(Saved entries)
----------------
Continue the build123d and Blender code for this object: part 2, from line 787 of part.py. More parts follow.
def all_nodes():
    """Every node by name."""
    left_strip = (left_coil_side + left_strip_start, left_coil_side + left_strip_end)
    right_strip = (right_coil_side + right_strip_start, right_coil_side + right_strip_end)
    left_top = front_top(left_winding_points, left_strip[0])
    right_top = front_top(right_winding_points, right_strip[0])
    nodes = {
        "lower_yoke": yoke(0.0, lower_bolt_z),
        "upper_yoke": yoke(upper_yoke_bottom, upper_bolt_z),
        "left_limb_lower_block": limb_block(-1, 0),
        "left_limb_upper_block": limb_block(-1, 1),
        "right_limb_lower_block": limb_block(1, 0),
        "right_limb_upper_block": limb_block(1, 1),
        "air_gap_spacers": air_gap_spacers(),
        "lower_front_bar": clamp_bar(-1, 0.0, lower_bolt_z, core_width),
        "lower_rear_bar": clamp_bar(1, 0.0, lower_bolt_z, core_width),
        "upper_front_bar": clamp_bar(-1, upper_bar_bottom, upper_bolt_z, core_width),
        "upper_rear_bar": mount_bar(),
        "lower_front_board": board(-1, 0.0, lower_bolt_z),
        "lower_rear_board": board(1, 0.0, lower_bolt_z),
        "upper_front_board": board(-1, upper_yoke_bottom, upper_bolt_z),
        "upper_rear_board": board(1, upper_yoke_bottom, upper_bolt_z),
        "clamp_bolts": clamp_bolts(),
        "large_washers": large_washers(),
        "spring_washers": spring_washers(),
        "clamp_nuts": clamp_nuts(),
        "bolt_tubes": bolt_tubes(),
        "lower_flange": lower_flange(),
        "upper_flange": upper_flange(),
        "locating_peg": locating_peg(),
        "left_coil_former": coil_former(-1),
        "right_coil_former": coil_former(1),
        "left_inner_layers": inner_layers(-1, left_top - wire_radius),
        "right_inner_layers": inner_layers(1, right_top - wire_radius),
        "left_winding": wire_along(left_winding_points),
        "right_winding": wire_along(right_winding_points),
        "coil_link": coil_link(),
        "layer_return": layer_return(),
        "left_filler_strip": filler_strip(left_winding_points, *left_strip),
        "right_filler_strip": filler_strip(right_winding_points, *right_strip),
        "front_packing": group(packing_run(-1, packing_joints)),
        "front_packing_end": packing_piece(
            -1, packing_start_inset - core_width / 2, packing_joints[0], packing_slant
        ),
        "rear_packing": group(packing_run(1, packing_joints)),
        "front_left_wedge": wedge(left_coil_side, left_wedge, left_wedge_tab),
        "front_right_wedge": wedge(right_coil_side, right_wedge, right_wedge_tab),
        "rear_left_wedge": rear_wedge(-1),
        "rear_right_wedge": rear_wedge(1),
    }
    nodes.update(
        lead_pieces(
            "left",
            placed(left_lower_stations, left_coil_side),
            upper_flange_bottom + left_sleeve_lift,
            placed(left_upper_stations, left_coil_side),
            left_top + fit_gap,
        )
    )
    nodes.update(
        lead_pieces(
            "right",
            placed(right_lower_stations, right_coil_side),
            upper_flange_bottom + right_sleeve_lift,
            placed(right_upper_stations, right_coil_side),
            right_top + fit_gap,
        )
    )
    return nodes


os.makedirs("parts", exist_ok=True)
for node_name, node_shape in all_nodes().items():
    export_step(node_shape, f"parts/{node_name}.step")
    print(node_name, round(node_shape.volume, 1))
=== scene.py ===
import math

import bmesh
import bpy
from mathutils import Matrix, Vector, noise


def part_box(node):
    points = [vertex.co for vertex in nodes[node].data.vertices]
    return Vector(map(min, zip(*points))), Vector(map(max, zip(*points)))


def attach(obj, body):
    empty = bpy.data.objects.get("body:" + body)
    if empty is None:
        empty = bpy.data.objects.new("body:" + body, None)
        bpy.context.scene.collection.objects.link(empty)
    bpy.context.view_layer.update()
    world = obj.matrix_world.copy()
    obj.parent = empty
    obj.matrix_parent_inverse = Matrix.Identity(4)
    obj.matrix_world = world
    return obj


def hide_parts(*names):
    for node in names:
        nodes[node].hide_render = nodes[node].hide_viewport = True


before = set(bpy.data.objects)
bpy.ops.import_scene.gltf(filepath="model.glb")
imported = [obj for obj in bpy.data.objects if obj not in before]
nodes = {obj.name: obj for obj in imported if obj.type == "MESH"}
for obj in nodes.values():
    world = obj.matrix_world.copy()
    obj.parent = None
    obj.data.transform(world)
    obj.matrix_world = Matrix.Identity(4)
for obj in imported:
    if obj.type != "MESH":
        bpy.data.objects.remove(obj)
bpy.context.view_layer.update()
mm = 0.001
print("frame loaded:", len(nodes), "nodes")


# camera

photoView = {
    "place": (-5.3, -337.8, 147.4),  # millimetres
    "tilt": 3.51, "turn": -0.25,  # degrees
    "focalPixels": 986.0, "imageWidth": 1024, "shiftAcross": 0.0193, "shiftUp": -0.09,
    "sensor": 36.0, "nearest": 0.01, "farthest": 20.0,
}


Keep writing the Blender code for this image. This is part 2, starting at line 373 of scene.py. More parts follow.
----------------
## Problem
Copy out precisely the lines from the line with "return nodes" to the line with "if empty is" in the material above, including those two lines and omitting all the rest.

## Task solution
    return nodes


os.makedirs("parts", exist_ok=True)
for node_name, node_shape in all_nodes().items():
    export_step(node_shape, f"parts/{node_name}.step")
    print(node_name, round(node_shape.volume, 1))
=== scene.py ===
import math

import bmesh
import bpy
from mathutils import Matrix, Vector, noise


def part_box(node):
    points = [vertex.co for vertex in nodes[node].data.vertices]
    return Vector(map(min, zip(*points))), Vector(map(max, zip(*points)))


def attach(obj, body):
    empty = bpy.data.objects.get("body:" + body)
    if empty is None:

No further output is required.